**Task to complete**
Both the line containing "record = json.load(file)" and the line containing "obj.data.transform(world)" are to be reproduced exactly, along with every line between them, and nothing more.

**Given entries**
━━━━━━━━━━━━━━━━
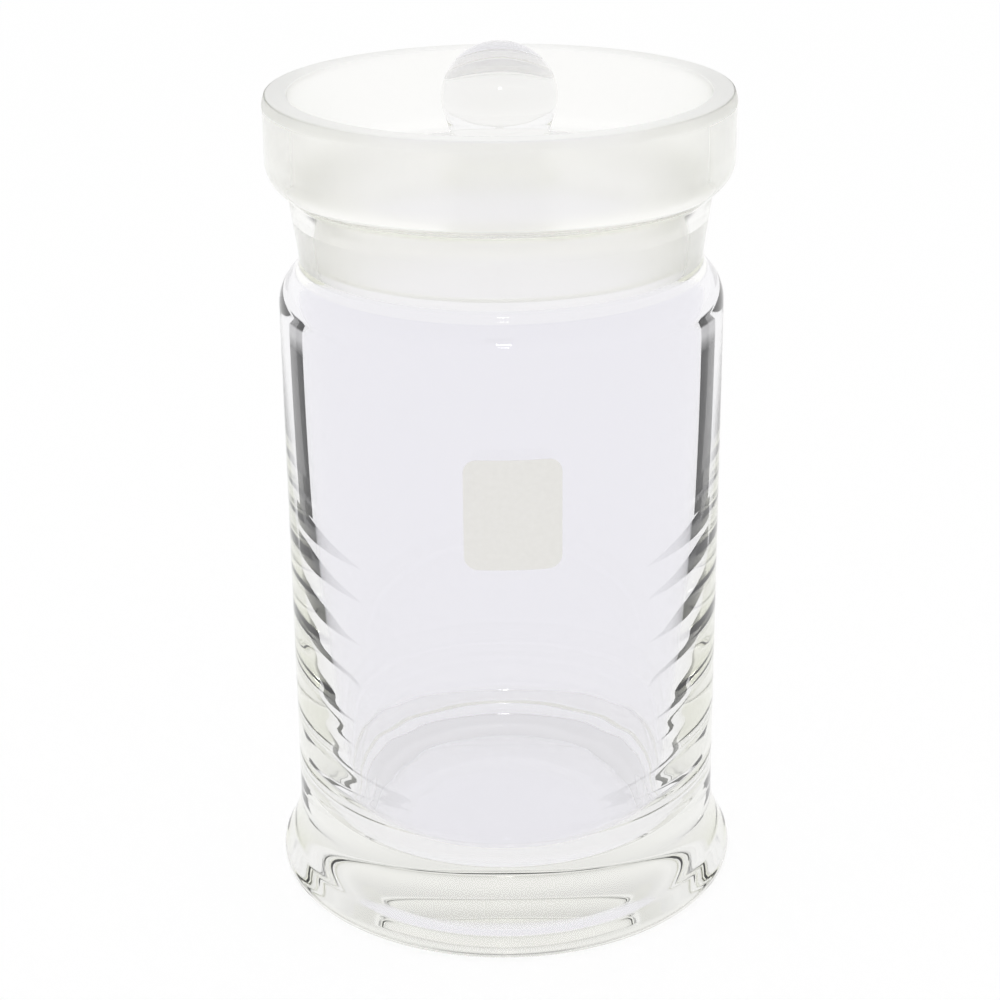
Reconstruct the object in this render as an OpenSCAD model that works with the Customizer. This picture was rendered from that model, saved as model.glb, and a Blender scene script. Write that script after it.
━━━━━━━━━━━━━━━━
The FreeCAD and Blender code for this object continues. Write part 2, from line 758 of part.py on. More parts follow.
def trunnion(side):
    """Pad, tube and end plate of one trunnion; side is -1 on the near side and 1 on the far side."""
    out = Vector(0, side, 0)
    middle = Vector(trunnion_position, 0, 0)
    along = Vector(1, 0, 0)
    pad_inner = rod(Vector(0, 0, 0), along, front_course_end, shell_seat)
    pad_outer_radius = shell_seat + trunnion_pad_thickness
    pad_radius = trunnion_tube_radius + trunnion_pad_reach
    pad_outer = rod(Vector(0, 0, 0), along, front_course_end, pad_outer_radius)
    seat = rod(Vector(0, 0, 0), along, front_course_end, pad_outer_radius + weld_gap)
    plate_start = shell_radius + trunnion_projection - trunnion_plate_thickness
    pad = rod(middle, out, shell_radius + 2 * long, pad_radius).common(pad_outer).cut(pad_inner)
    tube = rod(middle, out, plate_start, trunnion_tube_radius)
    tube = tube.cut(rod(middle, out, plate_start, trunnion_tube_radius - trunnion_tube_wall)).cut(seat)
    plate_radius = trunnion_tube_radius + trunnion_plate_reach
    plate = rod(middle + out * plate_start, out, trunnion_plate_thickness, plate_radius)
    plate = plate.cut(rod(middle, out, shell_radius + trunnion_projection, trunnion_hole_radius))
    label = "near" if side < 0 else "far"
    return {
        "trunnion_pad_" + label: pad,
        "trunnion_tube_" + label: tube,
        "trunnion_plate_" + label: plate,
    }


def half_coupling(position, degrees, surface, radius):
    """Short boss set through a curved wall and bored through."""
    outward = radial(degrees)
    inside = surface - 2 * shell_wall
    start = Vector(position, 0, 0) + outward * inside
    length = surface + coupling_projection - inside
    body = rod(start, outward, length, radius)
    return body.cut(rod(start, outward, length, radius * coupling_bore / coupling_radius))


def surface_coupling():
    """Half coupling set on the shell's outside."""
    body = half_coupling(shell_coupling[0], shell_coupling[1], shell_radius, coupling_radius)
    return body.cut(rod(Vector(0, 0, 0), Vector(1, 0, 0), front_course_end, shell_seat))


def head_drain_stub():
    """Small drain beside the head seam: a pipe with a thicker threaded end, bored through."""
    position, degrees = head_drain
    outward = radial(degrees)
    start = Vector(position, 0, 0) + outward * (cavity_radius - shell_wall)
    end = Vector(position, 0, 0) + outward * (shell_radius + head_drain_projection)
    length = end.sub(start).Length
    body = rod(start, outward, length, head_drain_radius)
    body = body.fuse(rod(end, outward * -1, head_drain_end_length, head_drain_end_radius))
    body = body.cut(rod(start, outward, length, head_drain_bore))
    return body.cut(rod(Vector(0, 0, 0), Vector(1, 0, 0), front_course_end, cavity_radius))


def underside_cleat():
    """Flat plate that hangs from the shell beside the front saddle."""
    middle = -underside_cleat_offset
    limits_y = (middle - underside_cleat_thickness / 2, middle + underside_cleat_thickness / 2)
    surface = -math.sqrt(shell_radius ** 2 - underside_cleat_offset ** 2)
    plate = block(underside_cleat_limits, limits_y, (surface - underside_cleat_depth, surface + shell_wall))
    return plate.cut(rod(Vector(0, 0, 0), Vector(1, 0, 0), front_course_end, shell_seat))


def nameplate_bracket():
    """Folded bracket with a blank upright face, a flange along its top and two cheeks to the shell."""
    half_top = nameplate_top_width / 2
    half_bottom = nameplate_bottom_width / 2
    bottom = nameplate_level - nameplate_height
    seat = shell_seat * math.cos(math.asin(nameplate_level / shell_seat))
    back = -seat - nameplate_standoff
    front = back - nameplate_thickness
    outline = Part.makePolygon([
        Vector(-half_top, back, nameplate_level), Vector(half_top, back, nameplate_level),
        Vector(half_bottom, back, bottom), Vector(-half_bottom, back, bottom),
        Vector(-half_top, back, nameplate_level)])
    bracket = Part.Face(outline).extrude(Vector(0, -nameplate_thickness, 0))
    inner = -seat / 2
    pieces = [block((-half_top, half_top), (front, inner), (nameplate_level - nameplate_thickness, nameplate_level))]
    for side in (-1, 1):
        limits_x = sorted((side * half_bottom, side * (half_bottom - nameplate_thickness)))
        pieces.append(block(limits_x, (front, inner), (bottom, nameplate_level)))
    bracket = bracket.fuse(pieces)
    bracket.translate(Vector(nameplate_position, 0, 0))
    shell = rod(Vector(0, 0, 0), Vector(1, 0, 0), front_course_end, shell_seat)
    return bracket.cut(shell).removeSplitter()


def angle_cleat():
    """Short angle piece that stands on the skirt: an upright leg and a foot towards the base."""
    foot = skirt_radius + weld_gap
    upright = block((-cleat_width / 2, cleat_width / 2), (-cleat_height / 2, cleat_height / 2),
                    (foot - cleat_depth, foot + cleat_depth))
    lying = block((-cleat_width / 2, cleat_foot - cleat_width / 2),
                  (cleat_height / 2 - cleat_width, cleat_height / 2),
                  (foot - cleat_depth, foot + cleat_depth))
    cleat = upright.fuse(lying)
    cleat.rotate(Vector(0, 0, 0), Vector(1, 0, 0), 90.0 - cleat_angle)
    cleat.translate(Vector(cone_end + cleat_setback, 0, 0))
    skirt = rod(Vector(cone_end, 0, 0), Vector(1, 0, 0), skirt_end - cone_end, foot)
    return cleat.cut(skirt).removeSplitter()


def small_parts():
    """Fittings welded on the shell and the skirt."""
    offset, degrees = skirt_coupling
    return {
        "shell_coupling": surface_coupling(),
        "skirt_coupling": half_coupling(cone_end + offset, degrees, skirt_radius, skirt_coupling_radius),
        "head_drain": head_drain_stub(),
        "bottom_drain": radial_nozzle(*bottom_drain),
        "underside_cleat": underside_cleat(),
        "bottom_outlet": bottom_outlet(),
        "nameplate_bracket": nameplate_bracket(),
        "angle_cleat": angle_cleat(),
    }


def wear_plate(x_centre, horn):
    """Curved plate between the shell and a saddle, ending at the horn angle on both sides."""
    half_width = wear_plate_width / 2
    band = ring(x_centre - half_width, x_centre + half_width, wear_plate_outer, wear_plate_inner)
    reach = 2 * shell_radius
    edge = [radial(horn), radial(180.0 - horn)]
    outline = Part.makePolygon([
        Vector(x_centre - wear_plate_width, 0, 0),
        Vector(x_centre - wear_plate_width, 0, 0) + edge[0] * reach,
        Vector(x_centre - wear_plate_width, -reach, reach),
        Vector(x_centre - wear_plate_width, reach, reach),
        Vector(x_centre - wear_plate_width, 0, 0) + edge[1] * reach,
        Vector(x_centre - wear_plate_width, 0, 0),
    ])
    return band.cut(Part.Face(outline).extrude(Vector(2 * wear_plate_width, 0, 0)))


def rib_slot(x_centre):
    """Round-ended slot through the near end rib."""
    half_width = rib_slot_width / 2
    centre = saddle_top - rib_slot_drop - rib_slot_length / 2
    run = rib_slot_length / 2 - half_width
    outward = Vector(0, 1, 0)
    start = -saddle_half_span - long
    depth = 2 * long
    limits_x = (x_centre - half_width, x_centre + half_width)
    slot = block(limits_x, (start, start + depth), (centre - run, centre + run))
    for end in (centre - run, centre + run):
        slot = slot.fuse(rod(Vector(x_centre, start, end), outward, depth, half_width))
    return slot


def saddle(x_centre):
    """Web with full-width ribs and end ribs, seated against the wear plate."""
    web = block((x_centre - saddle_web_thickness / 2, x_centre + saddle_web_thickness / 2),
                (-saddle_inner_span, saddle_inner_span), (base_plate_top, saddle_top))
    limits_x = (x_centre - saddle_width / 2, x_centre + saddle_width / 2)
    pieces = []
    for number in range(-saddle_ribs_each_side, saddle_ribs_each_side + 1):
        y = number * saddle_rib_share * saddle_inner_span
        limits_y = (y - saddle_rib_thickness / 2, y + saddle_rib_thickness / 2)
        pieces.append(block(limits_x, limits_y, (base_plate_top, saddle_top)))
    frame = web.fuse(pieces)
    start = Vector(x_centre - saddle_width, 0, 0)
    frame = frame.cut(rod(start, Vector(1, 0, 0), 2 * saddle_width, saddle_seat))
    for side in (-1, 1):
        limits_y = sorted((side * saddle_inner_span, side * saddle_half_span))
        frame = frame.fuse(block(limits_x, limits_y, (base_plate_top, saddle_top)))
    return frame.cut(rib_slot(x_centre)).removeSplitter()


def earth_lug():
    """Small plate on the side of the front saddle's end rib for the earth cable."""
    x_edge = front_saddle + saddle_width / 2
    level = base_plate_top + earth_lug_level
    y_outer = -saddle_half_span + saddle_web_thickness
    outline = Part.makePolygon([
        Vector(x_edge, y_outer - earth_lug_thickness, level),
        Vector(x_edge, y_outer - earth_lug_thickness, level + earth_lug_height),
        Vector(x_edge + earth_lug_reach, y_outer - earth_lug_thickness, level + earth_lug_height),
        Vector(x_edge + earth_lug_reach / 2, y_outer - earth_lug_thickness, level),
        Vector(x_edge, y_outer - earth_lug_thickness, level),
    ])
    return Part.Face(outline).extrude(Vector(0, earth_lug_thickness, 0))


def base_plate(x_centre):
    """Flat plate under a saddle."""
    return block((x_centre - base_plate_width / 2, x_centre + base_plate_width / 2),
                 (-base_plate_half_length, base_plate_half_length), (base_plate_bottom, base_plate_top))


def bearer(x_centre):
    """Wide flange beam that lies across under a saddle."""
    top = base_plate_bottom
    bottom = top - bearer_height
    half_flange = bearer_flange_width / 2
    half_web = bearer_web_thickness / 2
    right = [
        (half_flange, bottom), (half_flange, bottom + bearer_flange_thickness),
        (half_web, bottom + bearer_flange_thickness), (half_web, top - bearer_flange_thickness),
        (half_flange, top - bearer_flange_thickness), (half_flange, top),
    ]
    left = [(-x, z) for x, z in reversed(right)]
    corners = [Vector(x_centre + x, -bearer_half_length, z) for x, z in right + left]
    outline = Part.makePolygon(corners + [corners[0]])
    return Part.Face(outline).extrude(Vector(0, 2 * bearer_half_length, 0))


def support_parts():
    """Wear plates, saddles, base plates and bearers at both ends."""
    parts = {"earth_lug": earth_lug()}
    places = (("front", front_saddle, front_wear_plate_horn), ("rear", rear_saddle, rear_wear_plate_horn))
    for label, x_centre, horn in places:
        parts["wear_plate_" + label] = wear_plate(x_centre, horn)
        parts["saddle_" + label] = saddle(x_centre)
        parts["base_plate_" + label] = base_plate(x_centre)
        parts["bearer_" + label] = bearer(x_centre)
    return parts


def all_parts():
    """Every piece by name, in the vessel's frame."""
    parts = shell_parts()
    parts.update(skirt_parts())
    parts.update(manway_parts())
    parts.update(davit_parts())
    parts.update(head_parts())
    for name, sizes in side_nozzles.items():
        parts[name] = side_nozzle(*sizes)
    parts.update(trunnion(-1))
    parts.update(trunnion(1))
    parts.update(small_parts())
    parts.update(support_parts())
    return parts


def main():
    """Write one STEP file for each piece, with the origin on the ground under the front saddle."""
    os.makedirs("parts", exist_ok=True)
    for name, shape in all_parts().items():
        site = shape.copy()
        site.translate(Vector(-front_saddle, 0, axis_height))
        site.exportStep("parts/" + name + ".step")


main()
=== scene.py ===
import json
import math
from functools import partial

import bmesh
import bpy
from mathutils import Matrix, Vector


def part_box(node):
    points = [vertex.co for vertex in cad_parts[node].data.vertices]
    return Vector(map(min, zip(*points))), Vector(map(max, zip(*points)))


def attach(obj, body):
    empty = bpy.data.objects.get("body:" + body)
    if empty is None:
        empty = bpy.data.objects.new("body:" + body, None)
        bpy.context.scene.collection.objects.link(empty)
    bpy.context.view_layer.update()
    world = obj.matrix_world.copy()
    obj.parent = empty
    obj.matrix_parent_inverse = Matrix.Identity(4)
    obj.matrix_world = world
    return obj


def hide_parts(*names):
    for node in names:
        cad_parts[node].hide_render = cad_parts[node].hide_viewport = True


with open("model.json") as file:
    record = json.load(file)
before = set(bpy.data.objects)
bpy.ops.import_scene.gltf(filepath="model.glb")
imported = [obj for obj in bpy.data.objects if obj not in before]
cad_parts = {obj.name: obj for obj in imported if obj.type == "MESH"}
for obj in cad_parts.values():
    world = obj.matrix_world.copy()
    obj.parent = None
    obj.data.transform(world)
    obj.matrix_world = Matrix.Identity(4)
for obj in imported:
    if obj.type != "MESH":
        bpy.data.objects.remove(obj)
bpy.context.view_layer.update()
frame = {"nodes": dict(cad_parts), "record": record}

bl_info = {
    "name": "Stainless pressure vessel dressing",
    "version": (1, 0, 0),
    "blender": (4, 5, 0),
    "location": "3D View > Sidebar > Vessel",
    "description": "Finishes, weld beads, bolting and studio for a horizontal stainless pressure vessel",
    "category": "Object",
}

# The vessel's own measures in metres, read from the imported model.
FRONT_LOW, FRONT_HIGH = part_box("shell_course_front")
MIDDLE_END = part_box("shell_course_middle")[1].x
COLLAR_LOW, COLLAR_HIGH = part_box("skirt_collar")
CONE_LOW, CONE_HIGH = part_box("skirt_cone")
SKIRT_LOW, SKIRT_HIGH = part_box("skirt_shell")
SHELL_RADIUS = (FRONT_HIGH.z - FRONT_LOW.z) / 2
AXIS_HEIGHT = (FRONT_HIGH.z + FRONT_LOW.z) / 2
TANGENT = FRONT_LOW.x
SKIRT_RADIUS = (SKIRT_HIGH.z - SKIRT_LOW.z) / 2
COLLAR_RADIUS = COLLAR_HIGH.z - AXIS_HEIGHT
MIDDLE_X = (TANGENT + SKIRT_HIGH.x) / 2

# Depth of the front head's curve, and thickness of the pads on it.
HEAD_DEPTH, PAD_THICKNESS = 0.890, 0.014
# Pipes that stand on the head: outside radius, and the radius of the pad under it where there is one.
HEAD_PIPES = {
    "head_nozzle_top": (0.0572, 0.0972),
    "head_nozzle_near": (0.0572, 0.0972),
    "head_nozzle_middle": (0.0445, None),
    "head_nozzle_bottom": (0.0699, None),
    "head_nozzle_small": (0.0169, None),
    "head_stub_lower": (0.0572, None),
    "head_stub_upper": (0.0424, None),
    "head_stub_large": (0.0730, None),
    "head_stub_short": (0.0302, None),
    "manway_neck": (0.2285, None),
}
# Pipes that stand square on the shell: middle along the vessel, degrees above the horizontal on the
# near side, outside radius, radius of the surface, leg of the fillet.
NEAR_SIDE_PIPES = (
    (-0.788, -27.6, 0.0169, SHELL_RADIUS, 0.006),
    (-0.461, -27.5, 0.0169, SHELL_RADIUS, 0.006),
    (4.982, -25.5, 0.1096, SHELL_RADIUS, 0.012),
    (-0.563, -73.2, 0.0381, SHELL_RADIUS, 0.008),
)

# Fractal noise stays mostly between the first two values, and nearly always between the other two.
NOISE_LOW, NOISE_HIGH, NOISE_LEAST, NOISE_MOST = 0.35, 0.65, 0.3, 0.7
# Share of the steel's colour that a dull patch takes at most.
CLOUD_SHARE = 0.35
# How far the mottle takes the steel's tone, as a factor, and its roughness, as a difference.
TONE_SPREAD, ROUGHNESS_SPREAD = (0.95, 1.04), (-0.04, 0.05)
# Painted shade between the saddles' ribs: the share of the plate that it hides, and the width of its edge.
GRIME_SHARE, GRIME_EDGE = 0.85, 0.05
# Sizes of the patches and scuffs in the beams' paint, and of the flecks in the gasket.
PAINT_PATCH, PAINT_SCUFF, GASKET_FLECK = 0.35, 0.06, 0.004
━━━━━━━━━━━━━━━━
**Expected answer**
    record = json.load(file)
before = set(bpy.data.objects)
bpy.ops.import_scene.gltf(filepath="model.glb")
imported = [obj for obj in bpy.data.objects if obj not in before]
cad_parts = {obj.name: obj for obj in imported if obj.type == "MESH"}
for obj in cad_parts.values():
    world = obj.matrix_world.copy()
    obj.parent = None
    obj.data.transform(world)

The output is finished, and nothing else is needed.